Caitlin Leary, Carle Place, 5-8, G, Sr.

She led Nassau in scoring, averaging 22.7 points per game this season. Leary added six rebounds, five assists and three steals per game. Leary, who became Carle Place’s all-time leading scorer at 1,357 points, led Carle Place to the Long Island Class B championship. The University of Mercy commit had 25 points in a win over Mattituck to advance to the Class B Southeast Regional Final and scored at least 30 points in four games this season.

Jasmine McKay, North Babylon, 5-6, G, Jr.

She led Long Island in scoring at 28.5 points per game and is one of the best shooters on Long Island, knocking down 77 three-pointers this season. McKay added 5.3 steals per game as a strong defensive threat and led North Babylon to its first postseason victory in five years, according to coach Matt Giannelli. She had three games with at least 40 points this season.

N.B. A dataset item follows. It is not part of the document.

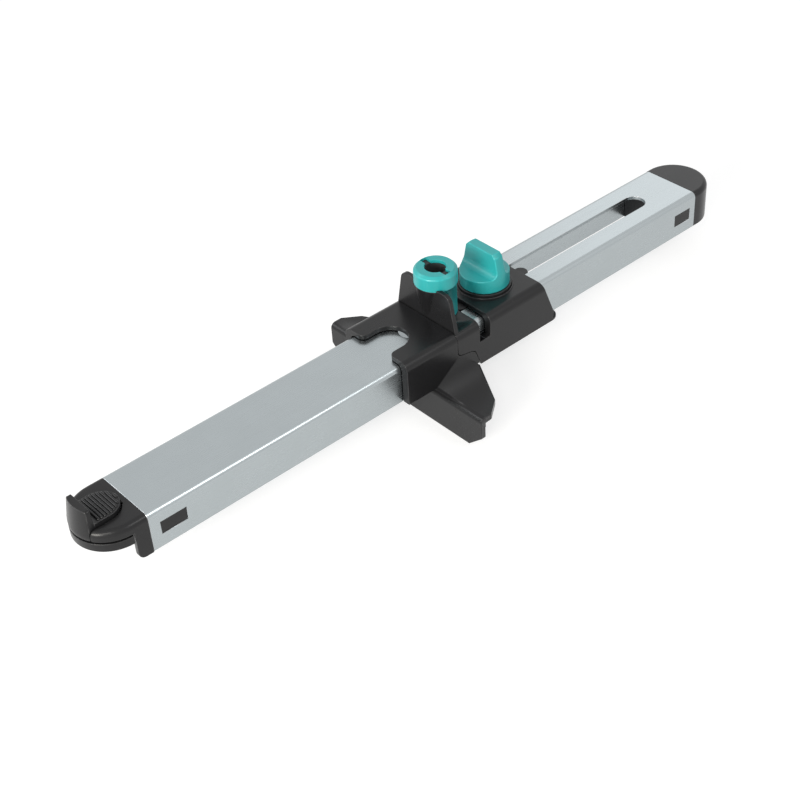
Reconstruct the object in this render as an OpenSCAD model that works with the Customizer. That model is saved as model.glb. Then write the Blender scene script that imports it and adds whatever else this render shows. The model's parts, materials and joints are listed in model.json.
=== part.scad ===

Syla Swords, Long Island Lutheran, 6-0, G, Sr.

Syla Swords of Long Island Lutheran.

Syla Swords of Long Island Lutheran. Credit: James Escher

Swords averaged 17.6 points, 7.5 rebounds and 5.1 assists per game with the ability to do a little bit of everything on the floor. She is one of the best three-point shooters in New York but can also get to the basket and create with ease, even against the best competition in the country. Swords, who played in the McDonald’s All-American Game, is committed to play at the University of Michigan.

Allison Twible, East Meadow, 5-9, G, Jr.

She averaged 17.4 points, six assists and five rebounds to lead East Meadow to the Long Island Class AA championship in a 20-6 season. Twible led the Jets with 20 points in a victory over Manhasset in the Nassau Class AA final.

Nassau Coach of the Year: Peter M. Olenik, East Meadow

He guided the Jets to their first county and Long Island championship in program history.

Suffolk Coach of the Year: Tom Edmundson, Kings Park

He guided Kings Park to its first county and Long Island championship in program history.